James received his trophy on Saturday after earning 85 of the possible 121 first-place votes, but Kevin Durant came in second with 24 first-place votes and a whole bunch of second places. There are some that say Durant was a better candidate for the award, but despite the fact that Durant led the league in scoring and improved his overall game tremendously this season, he blew his opportunity to surpass James when he and the HEAT struggled (relatively speaking) at times after the All-Star break.
That’s not to say that Durant, as well as Chris Paul, Tony Parker, and Kobe Bryant, who also received first-place votes, didn’t deserve some consideration, but LeBron James just put up one of the top-ten most efficient seasons in history. His winning this thing was inevitable.
The next step for James has to be winning a championship, which he obviously has sworn will be something he accomplishes, and soon. No player in the history of the game has won three MVP trophies and zero championships, so despite the fact that LBJ is now officially in the company of Michael Jordan, Magic Johnson, Larry Bird, Kareem Abdul-Jabbar, Wilt Chamberlain, Bill Russell, and Moses Malone, he’s still just a little bit short of true immortality.
He’s got to win a championship while the getting is good, or the criticism will never stop. It hasn’t stopped for Karl Malone, Charles Barkley, and Allen Iverson, the only three non-active MVPs in league history to win the award but not a Larry O’Brien trophy. Steve Nash could soon join that list, and Derrick Rose could someday, too. They won’t escape criticism either, because as great as top-notch individual seasons may be, they’re meaningless without that ring, especially for the guy who might be the most gifted physical specimen in the history of the game.

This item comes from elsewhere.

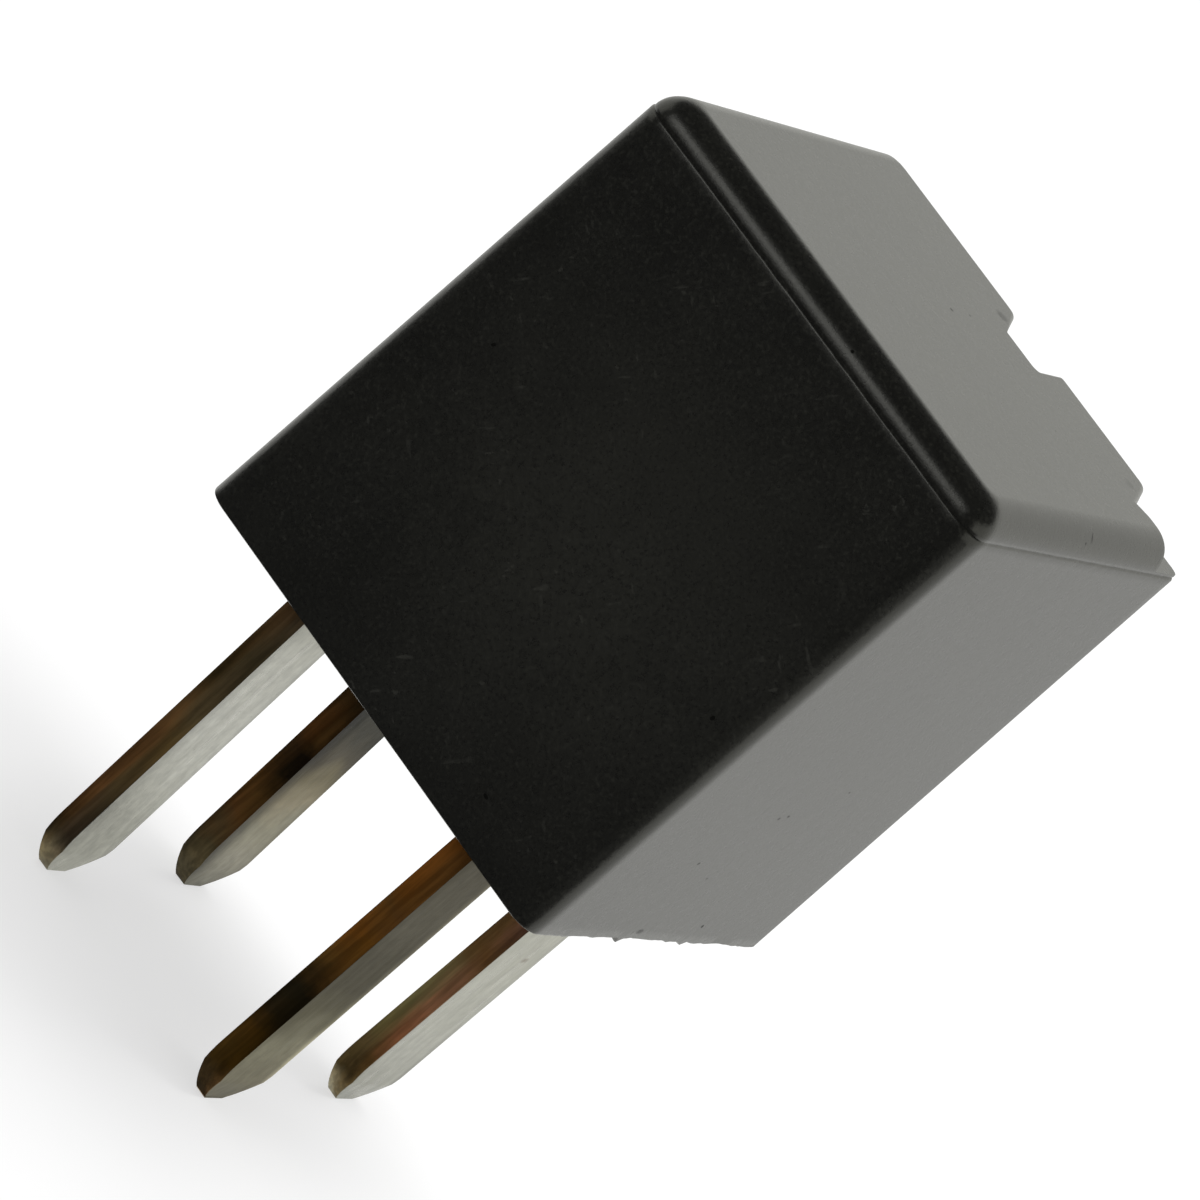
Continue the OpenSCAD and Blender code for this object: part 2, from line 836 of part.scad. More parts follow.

Miami is as serious a threat as any team to win the championship this year, so LeBron might not have to wait long to remove himself from the ranks of the ringless. If this ends up being his third wasted MVP season, though, James will solidify himself as one of the most confounding players to ever play the game.
He deserved to win MVP this year, but how valuable can a three-time MVP be if he can’t win championships?